╔══

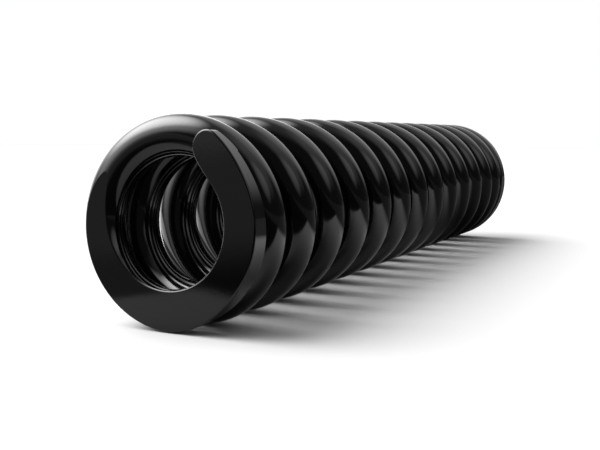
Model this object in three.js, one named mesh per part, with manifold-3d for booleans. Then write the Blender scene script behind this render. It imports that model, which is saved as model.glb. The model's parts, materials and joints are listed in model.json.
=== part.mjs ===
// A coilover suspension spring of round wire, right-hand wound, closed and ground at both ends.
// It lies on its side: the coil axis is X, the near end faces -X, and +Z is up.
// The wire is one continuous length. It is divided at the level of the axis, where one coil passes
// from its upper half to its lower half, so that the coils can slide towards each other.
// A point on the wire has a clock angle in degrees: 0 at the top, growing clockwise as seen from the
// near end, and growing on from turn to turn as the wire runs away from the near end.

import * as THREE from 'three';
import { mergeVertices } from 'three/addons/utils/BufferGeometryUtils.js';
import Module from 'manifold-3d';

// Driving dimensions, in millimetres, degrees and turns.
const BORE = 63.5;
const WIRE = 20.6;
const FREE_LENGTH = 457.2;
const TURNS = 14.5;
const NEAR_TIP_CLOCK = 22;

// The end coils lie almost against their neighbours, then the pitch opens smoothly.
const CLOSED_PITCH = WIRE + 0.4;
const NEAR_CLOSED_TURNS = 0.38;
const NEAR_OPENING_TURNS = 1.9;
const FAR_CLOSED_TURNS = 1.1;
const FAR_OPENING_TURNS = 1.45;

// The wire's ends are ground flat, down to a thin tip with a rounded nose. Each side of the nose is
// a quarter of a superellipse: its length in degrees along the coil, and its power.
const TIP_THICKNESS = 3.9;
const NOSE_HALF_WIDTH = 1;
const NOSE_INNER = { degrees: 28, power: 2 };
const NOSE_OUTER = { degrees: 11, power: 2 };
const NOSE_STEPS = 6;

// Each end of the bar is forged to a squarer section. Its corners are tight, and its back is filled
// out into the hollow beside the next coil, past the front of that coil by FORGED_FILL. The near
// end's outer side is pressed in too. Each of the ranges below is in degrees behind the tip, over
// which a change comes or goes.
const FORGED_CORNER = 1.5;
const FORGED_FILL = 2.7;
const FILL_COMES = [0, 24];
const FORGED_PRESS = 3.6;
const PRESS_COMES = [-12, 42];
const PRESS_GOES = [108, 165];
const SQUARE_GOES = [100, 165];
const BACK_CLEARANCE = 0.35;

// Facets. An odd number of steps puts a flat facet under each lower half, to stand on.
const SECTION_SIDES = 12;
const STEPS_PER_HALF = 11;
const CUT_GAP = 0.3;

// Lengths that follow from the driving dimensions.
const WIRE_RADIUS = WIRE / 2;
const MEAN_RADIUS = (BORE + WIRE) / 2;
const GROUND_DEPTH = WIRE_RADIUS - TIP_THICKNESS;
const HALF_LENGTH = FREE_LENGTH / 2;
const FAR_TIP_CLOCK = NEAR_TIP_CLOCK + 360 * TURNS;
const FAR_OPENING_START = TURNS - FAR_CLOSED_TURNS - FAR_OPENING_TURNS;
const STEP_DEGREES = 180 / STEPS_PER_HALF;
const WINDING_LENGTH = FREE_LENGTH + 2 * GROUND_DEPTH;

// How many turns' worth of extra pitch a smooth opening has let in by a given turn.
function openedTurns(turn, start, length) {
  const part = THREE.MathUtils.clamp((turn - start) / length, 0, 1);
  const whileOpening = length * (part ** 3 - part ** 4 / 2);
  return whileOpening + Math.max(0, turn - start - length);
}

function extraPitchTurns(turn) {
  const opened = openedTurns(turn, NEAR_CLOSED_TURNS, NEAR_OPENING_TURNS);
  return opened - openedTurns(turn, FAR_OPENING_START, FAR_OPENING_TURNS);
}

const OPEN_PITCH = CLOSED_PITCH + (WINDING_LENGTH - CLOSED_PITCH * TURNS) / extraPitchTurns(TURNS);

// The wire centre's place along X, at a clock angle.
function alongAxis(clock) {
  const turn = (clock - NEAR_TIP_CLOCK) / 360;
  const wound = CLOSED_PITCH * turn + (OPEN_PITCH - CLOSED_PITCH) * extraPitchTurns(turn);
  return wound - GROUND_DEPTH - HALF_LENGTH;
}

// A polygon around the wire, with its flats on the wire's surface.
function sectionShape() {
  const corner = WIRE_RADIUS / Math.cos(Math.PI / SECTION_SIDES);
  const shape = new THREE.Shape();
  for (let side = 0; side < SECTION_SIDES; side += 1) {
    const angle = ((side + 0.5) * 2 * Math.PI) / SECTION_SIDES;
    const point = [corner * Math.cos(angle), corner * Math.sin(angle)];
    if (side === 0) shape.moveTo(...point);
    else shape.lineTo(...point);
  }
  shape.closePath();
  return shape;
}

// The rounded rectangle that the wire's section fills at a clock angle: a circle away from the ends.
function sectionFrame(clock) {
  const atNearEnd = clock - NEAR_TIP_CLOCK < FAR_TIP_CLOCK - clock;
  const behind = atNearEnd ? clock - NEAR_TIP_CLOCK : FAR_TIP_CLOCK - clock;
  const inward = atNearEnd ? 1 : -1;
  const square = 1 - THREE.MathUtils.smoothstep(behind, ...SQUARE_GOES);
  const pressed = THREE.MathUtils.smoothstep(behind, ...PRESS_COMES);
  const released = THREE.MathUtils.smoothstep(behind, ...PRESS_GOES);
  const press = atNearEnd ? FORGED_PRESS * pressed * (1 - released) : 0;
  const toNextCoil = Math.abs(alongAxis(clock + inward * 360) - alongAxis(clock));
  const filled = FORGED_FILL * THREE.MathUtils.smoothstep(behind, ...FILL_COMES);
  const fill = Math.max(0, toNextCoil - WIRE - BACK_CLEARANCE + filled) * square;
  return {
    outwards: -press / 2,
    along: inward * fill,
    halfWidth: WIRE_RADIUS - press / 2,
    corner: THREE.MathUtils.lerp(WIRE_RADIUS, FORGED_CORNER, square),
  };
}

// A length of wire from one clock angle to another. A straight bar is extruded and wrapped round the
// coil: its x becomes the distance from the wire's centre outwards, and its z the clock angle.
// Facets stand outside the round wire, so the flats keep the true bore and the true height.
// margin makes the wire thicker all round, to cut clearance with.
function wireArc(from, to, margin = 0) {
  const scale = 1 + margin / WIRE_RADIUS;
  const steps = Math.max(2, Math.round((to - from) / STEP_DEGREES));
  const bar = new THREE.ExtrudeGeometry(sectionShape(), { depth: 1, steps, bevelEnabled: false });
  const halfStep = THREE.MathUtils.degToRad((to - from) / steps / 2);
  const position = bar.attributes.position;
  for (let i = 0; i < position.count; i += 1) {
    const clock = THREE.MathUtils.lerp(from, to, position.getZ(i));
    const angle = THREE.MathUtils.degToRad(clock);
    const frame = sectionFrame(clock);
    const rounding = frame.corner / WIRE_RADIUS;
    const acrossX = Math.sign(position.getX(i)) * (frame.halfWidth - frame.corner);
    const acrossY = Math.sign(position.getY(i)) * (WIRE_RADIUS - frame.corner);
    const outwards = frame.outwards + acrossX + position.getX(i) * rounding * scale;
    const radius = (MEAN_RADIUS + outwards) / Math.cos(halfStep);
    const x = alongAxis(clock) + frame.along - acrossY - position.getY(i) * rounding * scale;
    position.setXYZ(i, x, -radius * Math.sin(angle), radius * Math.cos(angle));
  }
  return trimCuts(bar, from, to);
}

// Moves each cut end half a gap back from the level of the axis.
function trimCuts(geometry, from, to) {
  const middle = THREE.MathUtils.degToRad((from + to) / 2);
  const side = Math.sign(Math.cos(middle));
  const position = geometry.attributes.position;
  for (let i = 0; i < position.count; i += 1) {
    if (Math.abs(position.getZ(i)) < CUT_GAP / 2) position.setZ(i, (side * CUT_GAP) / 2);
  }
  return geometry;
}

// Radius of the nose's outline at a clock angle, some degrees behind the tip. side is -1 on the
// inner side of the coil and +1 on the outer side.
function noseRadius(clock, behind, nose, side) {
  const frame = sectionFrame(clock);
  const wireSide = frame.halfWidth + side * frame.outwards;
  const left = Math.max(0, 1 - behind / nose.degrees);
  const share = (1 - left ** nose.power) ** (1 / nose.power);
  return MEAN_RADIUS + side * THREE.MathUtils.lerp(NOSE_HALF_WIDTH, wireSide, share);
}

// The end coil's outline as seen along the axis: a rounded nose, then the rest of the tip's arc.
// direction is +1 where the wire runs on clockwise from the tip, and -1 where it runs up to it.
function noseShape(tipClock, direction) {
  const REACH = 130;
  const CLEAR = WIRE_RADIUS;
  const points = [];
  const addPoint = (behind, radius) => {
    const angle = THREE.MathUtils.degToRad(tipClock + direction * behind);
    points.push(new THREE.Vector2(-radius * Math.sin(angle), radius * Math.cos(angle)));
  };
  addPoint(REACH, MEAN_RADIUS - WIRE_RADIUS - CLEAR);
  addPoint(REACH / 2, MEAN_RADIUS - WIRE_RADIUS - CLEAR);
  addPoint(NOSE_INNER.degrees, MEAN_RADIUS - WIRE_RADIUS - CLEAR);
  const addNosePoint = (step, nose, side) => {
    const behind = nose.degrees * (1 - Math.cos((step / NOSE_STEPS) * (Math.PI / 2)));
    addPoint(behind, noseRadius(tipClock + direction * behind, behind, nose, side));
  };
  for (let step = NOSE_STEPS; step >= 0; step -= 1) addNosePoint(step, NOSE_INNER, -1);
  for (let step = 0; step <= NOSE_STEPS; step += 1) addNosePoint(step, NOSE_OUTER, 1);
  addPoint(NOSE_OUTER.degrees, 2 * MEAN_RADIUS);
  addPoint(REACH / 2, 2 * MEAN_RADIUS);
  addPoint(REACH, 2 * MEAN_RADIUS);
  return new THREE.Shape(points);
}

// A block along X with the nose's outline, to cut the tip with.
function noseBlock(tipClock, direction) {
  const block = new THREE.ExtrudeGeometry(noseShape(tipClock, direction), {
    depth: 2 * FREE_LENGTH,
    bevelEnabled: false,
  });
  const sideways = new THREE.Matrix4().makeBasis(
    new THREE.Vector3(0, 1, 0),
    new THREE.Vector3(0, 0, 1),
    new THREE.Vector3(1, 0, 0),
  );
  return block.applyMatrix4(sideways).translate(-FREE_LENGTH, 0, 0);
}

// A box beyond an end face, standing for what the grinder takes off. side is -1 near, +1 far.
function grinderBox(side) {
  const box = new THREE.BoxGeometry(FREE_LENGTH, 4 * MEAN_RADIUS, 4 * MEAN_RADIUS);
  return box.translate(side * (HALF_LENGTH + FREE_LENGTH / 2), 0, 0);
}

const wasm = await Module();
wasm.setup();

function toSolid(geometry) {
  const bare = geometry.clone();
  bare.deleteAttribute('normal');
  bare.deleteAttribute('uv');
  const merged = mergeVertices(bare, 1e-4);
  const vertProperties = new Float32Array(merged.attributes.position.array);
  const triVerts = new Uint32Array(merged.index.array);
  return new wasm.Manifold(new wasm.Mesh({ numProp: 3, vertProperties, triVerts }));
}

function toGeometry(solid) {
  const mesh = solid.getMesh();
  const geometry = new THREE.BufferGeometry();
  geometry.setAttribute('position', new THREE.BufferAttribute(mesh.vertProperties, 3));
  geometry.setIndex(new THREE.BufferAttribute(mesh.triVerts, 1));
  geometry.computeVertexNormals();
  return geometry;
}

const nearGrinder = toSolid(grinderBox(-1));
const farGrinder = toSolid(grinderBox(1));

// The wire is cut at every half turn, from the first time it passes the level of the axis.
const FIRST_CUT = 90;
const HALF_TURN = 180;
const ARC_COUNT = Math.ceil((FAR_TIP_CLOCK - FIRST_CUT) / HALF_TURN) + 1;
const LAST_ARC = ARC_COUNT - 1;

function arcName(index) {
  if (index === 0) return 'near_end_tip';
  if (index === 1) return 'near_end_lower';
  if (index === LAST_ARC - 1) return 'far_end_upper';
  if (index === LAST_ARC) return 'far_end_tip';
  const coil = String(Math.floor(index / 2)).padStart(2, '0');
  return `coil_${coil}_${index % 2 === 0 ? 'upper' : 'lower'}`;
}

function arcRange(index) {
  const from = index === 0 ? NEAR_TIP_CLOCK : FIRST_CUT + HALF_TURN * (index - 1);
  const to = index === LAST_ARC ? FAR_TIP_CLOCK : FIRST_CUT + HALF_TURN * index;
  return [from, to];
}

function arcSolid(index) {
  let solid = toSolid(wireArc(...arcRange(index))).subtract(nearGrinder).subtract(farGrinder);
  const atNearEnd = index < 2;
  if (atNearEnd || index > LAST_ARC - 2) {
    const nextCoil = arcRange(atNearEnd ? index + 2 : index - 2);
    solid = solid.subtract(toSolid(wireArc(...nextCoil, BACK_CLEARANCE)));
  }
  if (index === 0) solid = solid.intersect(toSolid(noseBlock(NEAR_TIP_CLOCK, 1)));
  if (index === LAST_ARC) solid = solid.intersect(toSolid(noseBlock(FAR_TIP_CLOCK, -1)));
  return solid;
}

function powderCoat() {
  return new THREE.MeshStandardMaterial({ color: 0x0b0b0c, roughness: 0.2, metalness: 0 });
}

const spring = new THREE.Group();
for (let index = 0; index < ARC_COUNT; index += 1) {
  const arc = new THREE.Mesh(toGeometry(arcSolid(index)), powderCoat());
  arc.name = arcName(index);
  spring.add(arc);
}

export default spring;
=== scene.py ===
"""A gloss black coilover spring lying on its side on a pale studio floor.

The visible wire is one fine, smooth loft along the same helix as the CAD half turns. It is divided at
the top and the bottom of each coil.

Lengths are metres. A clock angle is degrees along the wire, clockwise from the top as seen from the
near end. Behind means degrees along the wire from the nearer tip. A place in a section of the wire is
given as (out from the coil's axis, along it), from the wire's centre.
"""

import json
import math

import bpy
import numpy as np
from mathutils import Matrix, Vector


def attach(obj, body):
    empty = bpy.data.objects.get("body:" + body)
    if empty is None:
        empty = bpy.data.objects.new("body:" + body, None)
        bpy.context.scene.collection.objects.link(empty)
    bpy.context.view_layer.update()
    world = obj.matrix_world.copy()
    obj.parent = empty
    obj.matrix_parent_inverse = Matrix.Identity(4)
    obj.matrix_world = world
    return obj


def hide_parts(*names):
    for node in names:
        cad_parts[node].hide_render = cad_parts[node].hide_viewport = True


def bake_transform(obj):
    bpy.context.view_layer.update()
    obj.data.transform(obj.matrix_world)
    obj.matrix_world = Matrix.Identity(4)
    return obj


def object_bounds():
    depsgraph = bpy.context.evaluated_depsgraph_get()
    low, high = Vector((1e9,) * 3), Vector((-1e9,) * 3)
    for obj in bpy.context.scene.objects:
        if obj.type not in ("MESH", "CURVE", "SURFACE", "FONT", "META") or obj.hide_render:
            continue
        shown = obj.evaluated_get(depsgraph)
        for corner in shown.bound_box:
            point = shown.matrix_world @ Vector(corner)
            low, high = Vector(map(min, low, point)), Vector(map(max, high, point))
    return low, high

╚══

REQUIRED TASK: Find the lines holding "high" and list every one.

SOLVED PROBLEM:
    low, high = Vector((1e9,) * 3), Vector((-1e9,) * 3)
            low, high = Vector(map(min, low, point)), Vector(map(max, high, point))
    return low, high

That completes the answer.